Seeing them got me feeling all philosophical. As a meat-eater, it’s pretty hypocritical of me to happily eat a cuddly farm animal but get annoyed at having shark for dinner. But I guess it’s the fact that such number of killings are making them an endangered species…yet does that alone make their life more valuable than any other animal? I never got an answer, I just felt sad.
I also found a nearby tunnel that seemed to be worth a look. I expected it to be an old war relic or at least something that played a role in Taiwan’s long history. I’m sure it was at some point, though today the innards of the tunnel had been decorated with a psychedelic paint job that had whales and jellyfish floating along it. It kind of ruined it for me.
We also passed a market along the old street towards the port, though we didn’t take much notice. We were heading to a bigger market that night, and by now Jess and I were market snobs anyway. Having explored countless ones together, nothing much impresses us anymore. The stalls are always things we’d seen a million times before, and in the words of Jess, “Taipei has them”.
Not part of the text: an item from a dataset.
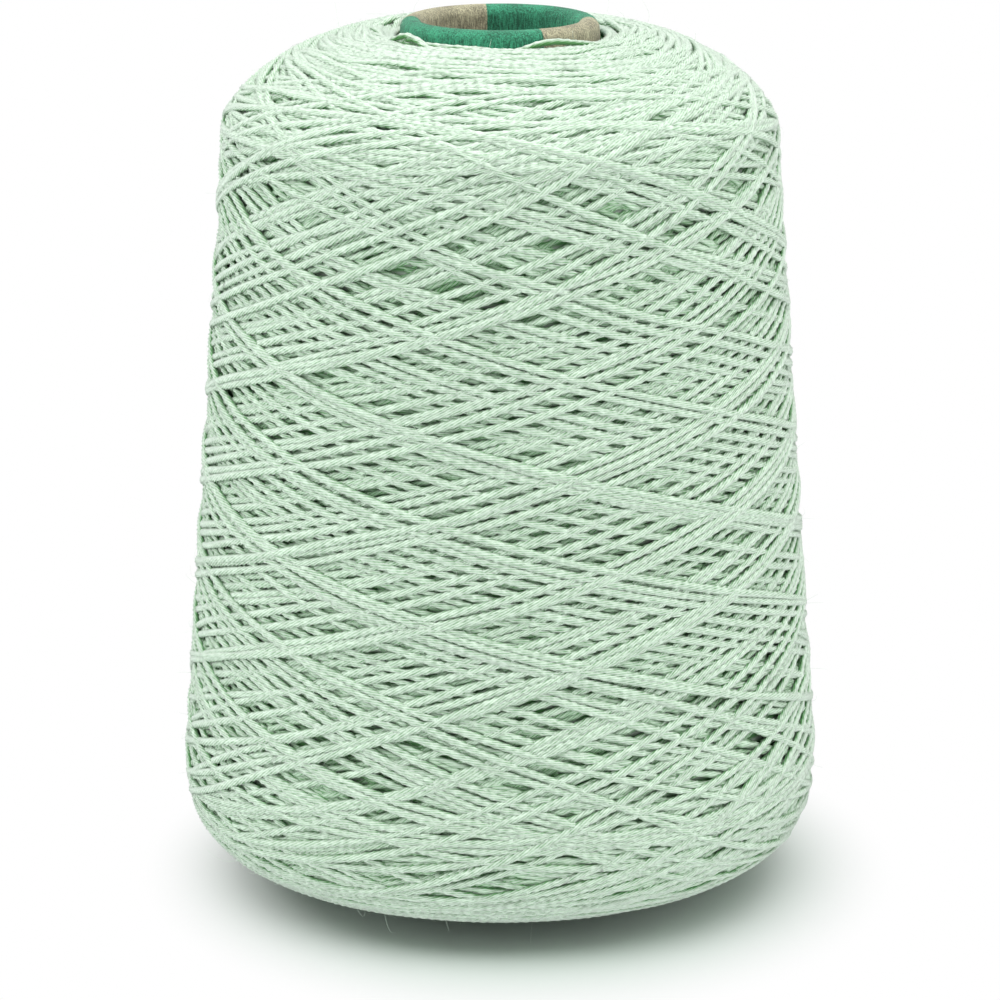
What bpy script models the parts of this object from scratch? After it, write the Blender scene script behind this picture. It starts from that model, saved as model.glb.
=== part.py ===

Another Day, Another Market
While travelling anywhere in Taiwan, you’re certain to run into 2 things constantly; temples and night markets. Though we had seen countless amounts of both during our travels, we’d never seen a night market quite like this before.
This was the most claustrophobic we’d ever experienced. You couldn’t spread your arms out without knocking over both rows of stalls. Yet, it easily had the best selection of any night market we’d ever been to! From classic Taiwanese dishes to Korean, Kebabs, Pizzas, Paella, bakery-style deserts, you name it! PJ was a very happy boy.
One Last Stop
You get the sense that Kaohsiung has a more laid back artsy vibe compared to the rest of Taiwan. The best proof of that was the KW2 Pier. It was a hipster’s dream of an entire neighbourhood of warehouses that had a sporadic selection of museums, mini-galleries and random art pieces. And random they were, like a Transformer or a 10-foot tall red dog with a cock longer than my arm. And on that note, that concludes my Kaohsiung adventure.